What you have to do: Output the material below in full, exactly as it is.

Data section:
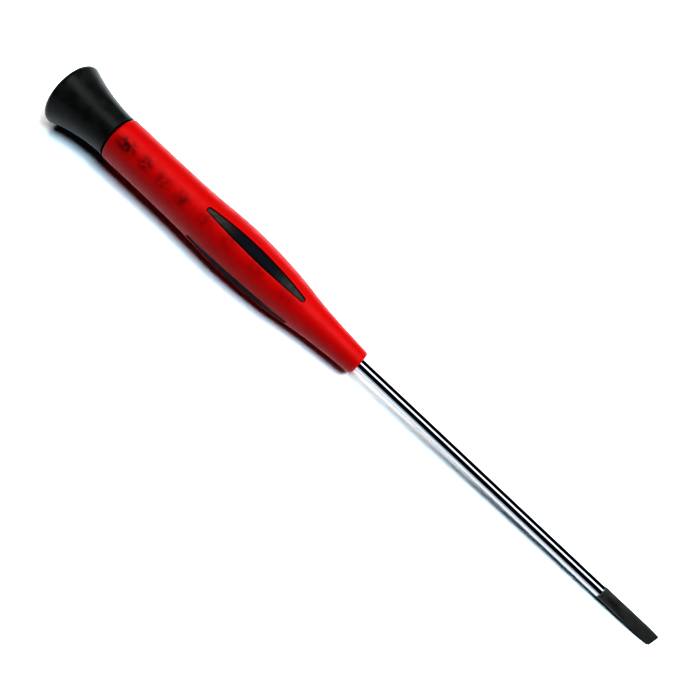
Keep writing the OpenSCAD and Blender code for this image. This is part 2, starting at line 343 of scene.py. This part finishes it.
capPlasticLook = {
    "dark": (0.006, 0.006, 0.006, 1), "dustAndSheen": (0.02, 0.02, 0.018, 1),
    "mottleShare": 0.5, "scuffShare": 0.4,
    "scuffs": {"Size": 0.6 * mm, "Stretch": 5.0, "Level": 0.6, "Softness": 0.1},
    "roughness": 0.3, "mottleRoughness": 0.16, "specular": 0.24,
    "grain": {"Size": 0.2 * mm, "Contrast": 0.5}, "relief": 0.01 * mm,
}

coreLook = dict(
    capPlasticLook, dark=(0.014, 0.014, 0.015, 1), dustAndSheen=(0.03, 0.03, 0.03, 1),
    roughness=0.45, specular=0.3, grain={"Size": 0.25 * mm, "Contrast": 0.5})


# Black plastic, lightly scuffed along the tool
def makeBlackPlastic(name, look):
    material, tree, shader = newMaterial(name)
    grain = useGroup(tree, grainGroup, look["grain"])
    scuffs = useGroup(tree, rubGroup, look["scuffs"])
    share = calc(tree, "ADD", calc(tree, "MULTIPLY", grain["Mottle"], look["mottleShare"]),
                 calc(tree, "MULTIPLY", scuffs["Mask"], look["scuffShare"]))
    colour = mixColour(tree, share, look["dark"], look["dustAndSheen"])
    tree.links.new(colour, shader.inputs["Base Color"])
    tree.links.new(roughFrom(tree, share, look), shader.inputs["Roughness"])
    shader.inputs["Specular IOR Level"].default_value = look["specular"]
    setBump(tree, shader, grain["Height"], look["relief"])
    return material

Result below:
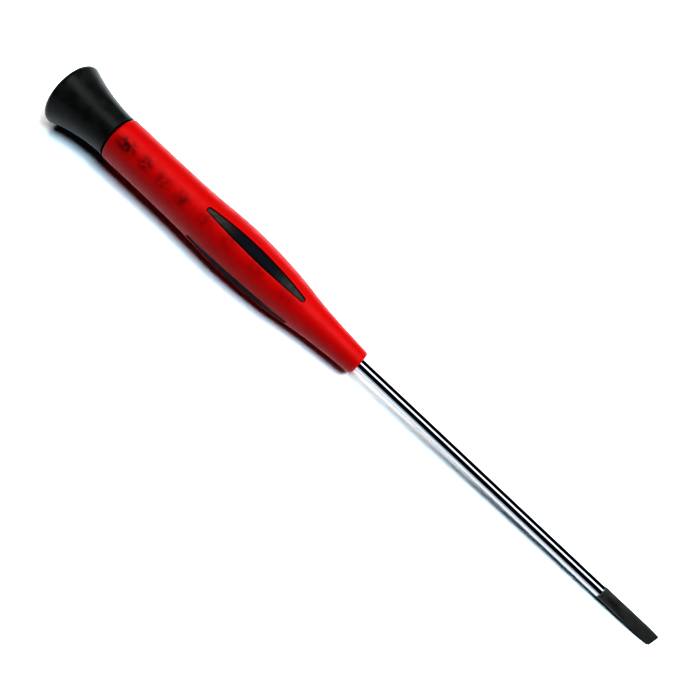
Keep writing the OpenSCAD and Blender code for this image. This is part 2, starting at line 343 of scene.py. This part finishes it.
capPlasticLook = {
    "dark": (0.006, 0.006, 0.006, 1), "dustAndSheen": (0.02, 0.02, 0.018, 1),
    "mottleShare": 0.5, "scuffShare": 0.4,
    "scuffs": {"Size": 0.6 * mm, "Stretch": 5.0, "Level": 0.6, "Softness": 0.1},
    "roughness": 0.3, "mottleRoughness": 0.16, "specular": 0.24,
    "grain": {"Size": 0.2 * mm, "Contrast": 0.5}, "relief": 0.01 * mm,
}

coreLook = dict(
    capPlasticLook, dark=(0.014, 0.014, 0.015, 1), dustAndSheen=(0.03, 0.03, 0.03, 1),
    roughness=0.45, specular=0.3, grain={"Size": 0.25 * mm, "Contrast": 0.5})


# Black plastic, lightly scuffed along the tool
def makeBlackPlastic(name, look):
    material, tree, shader = newMaterial(name)
    grain = useGroup(tree, grainGroup, look["grain"])
    scuffs = useGroup(tree, rubGroup, look["scuffs"])
    share = calc(tree, "ADD", calc(tree, "MULTIPLY", grain["Mottle"], look["mottleShare"]),
                 calc(tree, "MULTIPLY", scuffs["Mask"], look["scuffShare"]))
    colour = mixColour(tree, share, look["dark"], look["dustAndSheen"])
    tree.links.new(colour, shader.inputs["Base Color"])
    tree.links.new(roughFrom(tree, share, look), shader.inputs["Roughness"])
    shader.inputs["Specular IOR Level"].default_value = look["specular"]
    setBump(tree, shader, grain["Height"], look["relief"])
    return material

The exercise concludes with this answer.